Monthly fee paid by 20 poor children and 5 rich children is Rs. 9000.
 $
\Rightarrow 20x + 5y = 9000 \\
\Rightarrow 4x + y = 1800 \to eq\left( 1 \right) \\
  $
 Monthly fee paid by 5 poor children and 25 rich children is Rs. 26000.
 $
\Rightarrow 5x + 25y = 26000 \\
\Rightarrow x + 5y = 5200 \to eq\left( 2 \right) \\
  $
Writing equations 1 and 2 in matrix forms
Let the matrix A consists of the coefficients of x and y in equations 1 and 2, so the matrix A will be $\Rightarrow A = \left[ {\begin{array}{*{20}{c}}
  4&1 \\
  1&5
\end{array}} \right] $ and the matrix B consists of the values of equations 1 and 2, so the matrix B will be $\Rightarrow B = \left[ {\begin{array}{*{20}{c}}
  {1800} \\
  {5200}
\end{array}} \right] $ and the matrix X contains the variables x and y, so the matrix X will be $ X = \left[ {\begin{array}{*{20}{c}}
  x \\
  y
\end{array}} \right] $
Therefore we can write equations 1 and 2 as
 $
\Rightarrow AX = B \\
\Rightarrow X = {A^{ - 1}}B \\
  $
To find the values of x and y we have to first find the value of inverse of matrix A. If matrix A is
 $
\Rightarrow A = \left[ {\begin{array}{*{20}{c}}
  a&b \\
  c&d
\end{array}} \right],adj\left( A \right) = \left[ {\begin{array}{*{20}{c}}
  d&{ - b} \\
  { - c}&a
\end{array}} \right] \\
\Rightarrow {A^{ - 1}} = \dfrac{1}{{\det A}}adj\left( A \right) \\
  A = \left[ {\begin{array}{*{20}{c}}
  4&1 \\
  1&5
\end{array}} \right] \\
\Rightarrow \det A = \left( {20 - 1} \right) = 19 \\
\Rightarrow adj\left( A \right) = \left[ {\begin{array}{*{20}{c}}
  5&{ - 1} \\
  { - 1}&4
\end{array}} \right] \\
\Rightarrow {A^{ - 1}} = \dfrac{1}{{19}}\left[ {\begin{array}{*{20}{c}}
  5&{ - 1} \\
  { - 1}&4
\end{array}} \right] \\
\Rightarrow X = {A^{ - 1}}B \\
   \to X = \dfrac{1}{{19}}\left[ {\begin{array}{*{20}{c}}
  5&{ - 1} \\
  { - 1}&4
\end{array}} \right]\left[ {\begin{array}{*{20}{c}}
  {1800} \\
  {5200}
\end{array}} \right] \\
   \to \left[ {\begin{array}{*{20}{c}}
  x \\
  y
\end{array}} \right] = \dfrac{1}{{19}}\left[ {\begin{array}{*{20}{c}}
  {9000 - 5200} \\
  { - 1800 + 20800}
\end{array}} \right] = \dfrac{1}{{19}}\left[ {\begin{array}{*{20}{c}}
  {3800} \\
  {19000}
\end{array}} \right] \\
   \to \left[ {\begin{array}{*{20}{c}}
  x \\
  y
\end{array}} \right] = \left[ {\begin{array}{*{20}{c}}
  {\left( {\dfrac{{3800}}{{19}}} \right)} \\
  {\left( {\dfrac{{19000}}{{19}}} \right)}
\end{array}} \right] = \left[ {\begin{array}{*{20}{c}}
  {200} \\
  {1000}
\end{array}} \right] \\
  \therefore x = 200,y = 1000 \\
  $
The monthly fee paid by a poor child is Rs. 200 and by a rich child is Rs. 1000.

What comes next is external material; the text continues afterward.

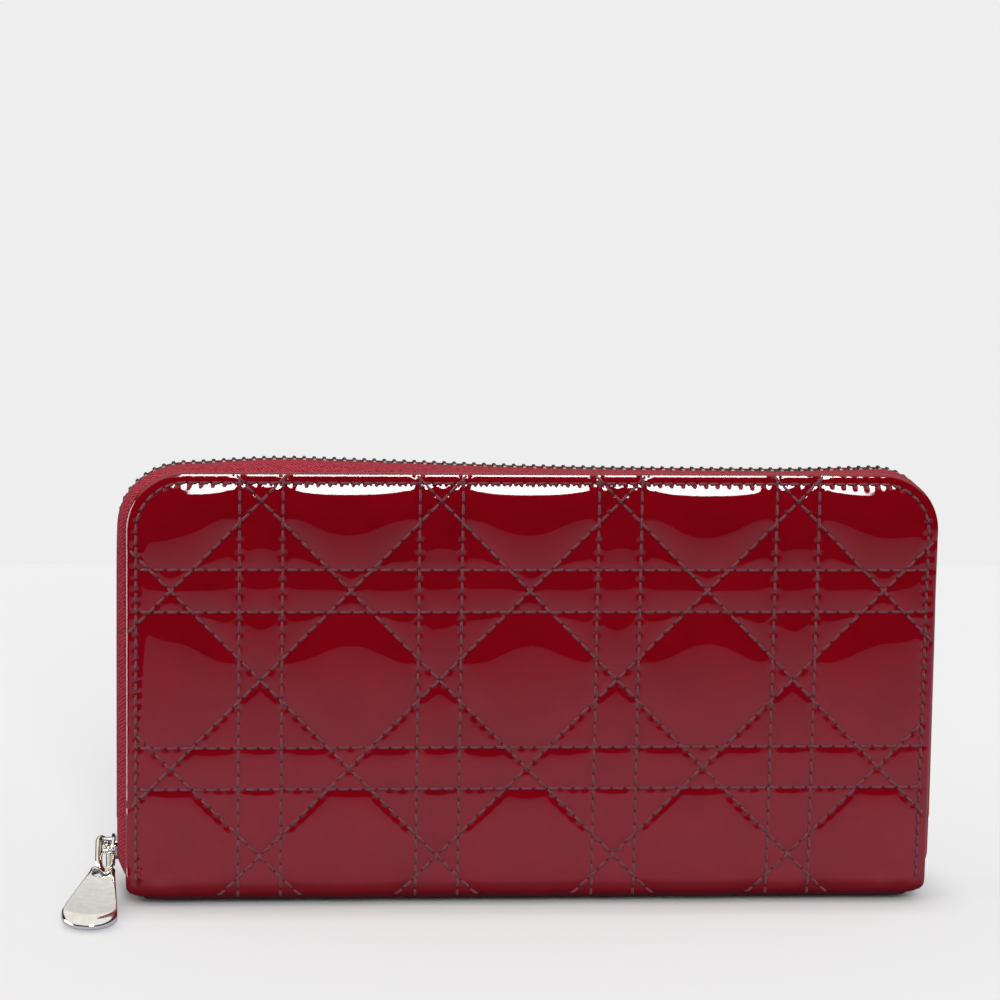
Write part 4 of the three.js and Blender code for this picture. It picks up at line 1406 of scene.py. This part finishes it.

Note: In a 2×2 matrix A, the adjoint of A can be found by swapping the diagonal elements a, d and putting negatives in front of b and c. In transpose of a matrix, the rows and columns are reversed whereas the inverse of a matrix is such that when it is multiplied by the original matrix it must result in an identity matrix. So do not confuse between inverse and transpose of a matrix.